WASHINGTON (AP) — A new $20 bill is coming with high-tech features designed to trip up computer-savvy counterfeiters. But the change people will notice first is the larger and slightly off-center portrait of Andrew Jackson.
The new portrait, like the old, is based on a drawing from about 1820. But it’s a close-up and shows the nation’s seventh president with darker hair than the earlier version. The view on the back depicts the White House from the north rather than from the south.
Most of the changes are more than cosmetic. They’re aimed at bogus bill makers armed with increasingly sophisticated color copiers, computer scanners, color ink jet printers and publishing-grade software.

The features include:
— A watermark to the right of the portrait and in its shape, only smaller, visible when the bill is held up to light.
— An embedded polymer security thread to the far left of the portrait. “USA TWENTY” and a flag are printed on the thread. When exposed to ultraviolet light, the thread glows green.

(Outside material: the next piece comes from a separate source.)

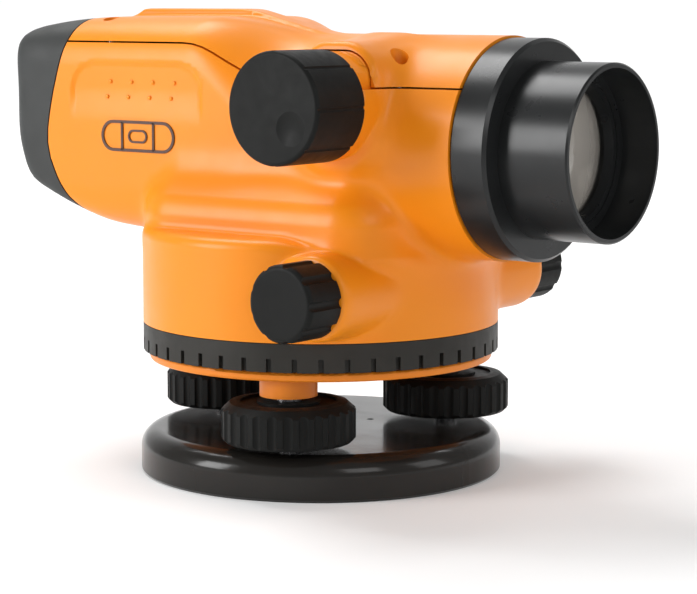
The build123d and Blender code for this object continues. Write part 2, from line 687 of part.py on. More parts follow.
def suspension_wires():
    wires = []
    for side in (-1, 1):
        for y in (-8, 8):
            top = (SWING_X + side * WIRE_TOP_X, y, WIRE_TOP_Z)
            foot = (SWING_X + side * WIRE_FOOT_X, y, WIRE_FOOT_Z)
            run = Line(top, foot)
            wires.append(sweep(Plane(origin=run @ 0, z_dir=run % 0) * Circle(0.15), path=run))
    return wires


def pendulum():
    arms = block(-34.5, -23.5, -10, 10, 111, 112.4)
    for side in (-1, 1):
        y0, y1 = sorted((side * 8.8, side * 10))
        arms += block(-32, -26, y0, y1, 90, 112)
    return arms + block(-40, -18, -7, 7, 89, 90.4) + block(-33, -25, -10, 10, 89, 90.4)


def pendulum_prism():
    return side_profile([(-39, 90.4), (-19, 90.4), (-24, 95.5), (-34, 95.5)], -6.5, 6.5)


def damping_magnets():
    return [block(-33, -25, *sorted((side * 10.8, side * 14)), 89.5, 94) for side in (-1, 1)]


# ---- reticle and eyepiece -----------------------------------------------------------------

def eyepiece_sleeve():
    sleeve = rod_x(13.5, SLEEVE_REAR, SLEEVE_FRONT)
    sleeve -= rod_x(EYEPIECE_R + RUNNING_FIT, SLEEVE_REAR - 1, SLEEVE_FRONT)
    sleeve -= rod_x(12.2, RETICLE_X - 6, SLEEVE_FRONT + 1)
    for angle in range(45, 360, 90):
        sleeve -= reticle_screw(angle, 1.25)
    return sleeve


def reticle_screw(angle, radius):
    """One radial adjusting screw, its axis through the reticle's centre."""
    shank = rod_z(radius, 10.8, 15.5)
    if radius < 1.25:
        shank += rod_z(2.2, 14.2, 16.2)
    return Pos(RETICLE_X + 1, 0, AXIS_Z) * Rot(angle, 0, 0) * shank


def reticle_cell():
    return rod_x(10.8, RETICLE_X - 2, RETICLE_X + 4) - rod_x(6.5, -80, -40) \
        - rod_x(7.6, RETICLE_X, RETICLE_X + 5)


def reticle():
    return rod_x(7.6, RETICLE_X, RETICLE_X + 1.6)


def reticle_screws():
    return [reticle_screw(angle, 1.2) for angle in range(45, 360, 90)]


def eyepiece_tube():
    return turned_x([(-110, 7.0), (-110, EYEPIECE_R), (-70, EYEPIECE_R), (-70, 7.0)])


def eyepiece_lenses():
    return [lens_x(x, x + 4.4, 7.0, 1.1, 1.1) for x in (-107.5, -95, -80)]


def diopter_ring():
    ring = turned_x([(-112, 8.6), (-112, DIOPTER_R - 1.2), (-110.8, DIOPTER_R),
                     (-103.2, DIOPTER_R), (-103.2, EYEPIECE_R + RUNNING_FIT),
                     (-110.1, EYEPIECE_R + RUNNING_FIT), (-110.1, 8.6)])
    for i in range(24):
        angle = tau * i / 24
        ring -= rod_x(0.7, -110.5, -103, 13.25 * cos(angle), AXIS_Z + 13.25 * sin(angle))
    return ring


# ---- circular level -----------------------------------------------------------------------

def level_screw_places():
    return [(LEVEL_X + 11.6 * cos(radians(a)), LEVEL_Y + 11.6 * sin(radians(a)))
            for a in (30, 150, 270)]


def level_housing():
    cup = rod_z(LEVEL_R, LEVEL_BOTTOM, LEVEL_TOP, LEVEL_X, LEVEL_Y)
    cup += rod_z(LEVEL_FLANGE_R, LEVEL_BOTTOM, LEVEL_BOTTOM + 2.5, LEVEL_X, LEVEL_Y)
    for x, y in level_screw_places():
        cup -= rod_z(0.8, 60, 90, x, y)
    return cup - rod_z(8.4, LEVEL_BOTTOM + 3, LEVEL_TOP + 1, LEVEL_X, LEVEL_Y)


def level_vial():
    vial = rod_z(8.4, LEVEL_BOTTOM + 3, LEVEL_TOP - 1.2, LEVEL_X, LEVEL_Y)
    return fillet(vial.edges().group_by(Axis.Z)[-1], 1.0)


def level_screws():
    screws = []
    for x, y in level_screw_places():
        head = rod_z(1.5, LEVEL_BOTTOM + 2.5, LEVEL_BOTTOM + 4, x, y)
        head += rod_z(0.8, LEVEL_BOTTOM, LEVEL_BOTTOM + 3, x, y)
        screws.append(head - block(x - 2, x + 2, y - 0.25, y + 0.25, LEVEL_BOTTOM + 3.4, 90))
    return screws


def level_mirror_holder():
    """Hood over the vial, open below and towards the eyepiece."""
    x0, x1, y1 = LEVEL_X - 11, LEVEL_X + 11, LEVEL_Y + 10
    side = [(x0, 94), (x0 + 2, 110), (x0 + 8, 112), (x1, 97), (x1, 94)]
    hood = side_profile(side, BODY_Y, y1)
    inner = [(x0 - 5, 92), (x0 - 5, 108), (x0 + 7, 109.4), (x1 - 2, 95.8), (x1 - 2, 92)]
    return hood - side_profile(inner, BODY_Y + 1.6, y1 - 1.6)


def level_mirror():
    """A thin mirror on the hood's slanted ceiling."""
    top, foot, thick = (LEVEL_X - 3.7, 108.9), (LEVEL_X + 8.5, 96.15), 0.85
    return side_profile([top, foot, (foot[0] - thick, foot[1] - thick),
                         (top[0] - thick, top[1] - thick)], BODY_Y + 2, LEVEL_Y + 8)


# ---- the list of nodes --------------------------------------------------------------------

def nodes():
    shafts = at_foot_screws(foot_screw_shaft())
    knobs = at_foot_screws(foot_screw_knob())
    parts = {}
    for name, shaft, knob in zip("abc", shafts, knobs):
        parts["foot_screw_shaft_" + name] = shaft
        parts["foot_screw_knob_" + name] = knob
    makers = [
        base_plate, tripod_thread_insert, spring_plate, spring_plate_screws, tribrach_body,
        foot_screw_bushes, spindle, clutch_nut, thrust_washer, spindle_screw, drive_gear,
        clutch_washer, circle_ring, circle_scale, main_housing, top_cover, rear_cover,
        cover_screws, circle_window, bearing_plate, bearing_plate_screws, bearing_bush,
        front_ring, objective_tube, objective_lens, lens_retaining_ring, focus_guide,
        focus_carriage, focusing_lens, focus_shaft, focus_bush, focus_knob, drive_shaft,
        drive_bushes, compensator_frame, fixed_prisms, suspension_wires, pendulum,
        pendulum_prism, damping_magnets, eyepiece_sleeve, reticle_cell, reticle,
        reticle_screws, eyepiece_tube, eyepiece_lenses, diopter_ring, level_housing,
        level_vial, level_screws, level_mirror_holder, level_mirror,
    ]
    for maker in makers:
        parts[maker.__name__] = maker()
    parts["drive_knob_near"] = drive_knob(-1)
    parts["drive_knob_far"] = drive_knob(1)
    return parts


def as_solids(shape):
    """The separate solids of a shape or of a list of shapes."""
    items = shape if isinstance(shape, (list, tuple)) else [shape]
    return [solid for item in items for solid in item.solids()]


for node, shape in nodes().items():
    solids = as_solids(shape)
    whole = solids[0] if len(solids) == 1 else Compound(solids)
    export_step(whole, os.path.join("parts", node + ".step"))
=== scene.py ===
"""The looks of the automatic level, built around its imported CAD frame.

Lengths are in millimetres until a mesh is made, which is where MM turns them into metres.
"""

import json
from math import cos, hypot, radians, sin, tau

import bpy
import numpy as np
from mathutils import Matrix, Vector

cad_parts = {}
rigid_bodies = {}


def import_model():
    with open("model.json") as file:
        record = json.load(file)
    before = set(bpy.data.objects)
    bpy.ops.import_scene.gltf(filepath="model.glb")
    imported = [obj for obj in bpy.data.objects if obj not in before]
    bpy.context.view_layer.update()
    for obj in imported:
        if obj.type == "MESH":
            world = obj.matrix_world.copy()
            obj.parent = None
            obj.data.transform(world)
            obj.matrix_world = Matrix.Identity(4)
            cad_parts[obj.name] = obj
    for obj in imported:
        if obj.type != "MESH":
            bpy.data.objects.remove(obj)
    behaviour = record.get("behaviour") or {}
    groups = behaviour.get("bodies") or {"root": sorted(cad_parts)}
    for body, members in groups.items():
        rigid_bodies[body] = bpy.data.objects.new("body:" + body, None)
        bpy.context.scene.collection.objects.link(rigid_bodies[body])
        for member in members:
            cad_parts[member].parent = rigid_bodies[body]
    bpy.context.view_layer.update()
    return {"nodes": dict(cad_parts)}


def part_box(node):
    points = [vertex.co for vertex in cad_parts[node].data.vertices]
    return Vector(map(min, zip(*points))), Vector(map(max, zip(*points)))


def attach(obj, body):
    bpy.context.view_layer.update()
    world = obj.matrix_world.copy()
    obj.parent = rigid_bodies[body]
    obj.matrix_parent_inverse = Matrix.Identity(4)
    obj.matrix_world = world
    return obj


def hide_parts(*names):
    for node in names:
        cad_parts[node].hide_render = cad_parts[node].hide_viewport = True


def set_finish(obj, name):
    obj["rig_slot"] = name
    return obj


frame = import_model()
NODES = frame["nodes"]
MM = 0.001


# ---- sizes and places, read from the frame ------------------------------------------------

def corners(node):
    """Lowest and highest corner of a CAD node, in millimetres."""
    low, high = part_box(node)
    return np.array(low) / MM, np.array(high) / MM


def centre(node):
    low, high = corners(node)
    return (low + high) / 2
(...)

— A numeral on the lower right corner of the front printed in color-shifting ink that looks green when viewed straight on and black when viewed from an angle.
— Very fine lines around Jackson’s portrait and the picture of the White House. When duplicated on a copier, the lines come out in a wavy moire pattern.
The new notes will begin circulating in the fall. Old $20s will be recirculated until they wear out, on average in about two years. Those notes will be legal tender indefinitely.
The government began redesigning U.S. folding money with the introduction of a $100 note with Benjamin Franklin in March 1996 and the $50 bill with Ulysses S. Grant last October.
Simultaneous issues of new $10 and $5 notes and a “more modestly redesigned” $1 note are planned.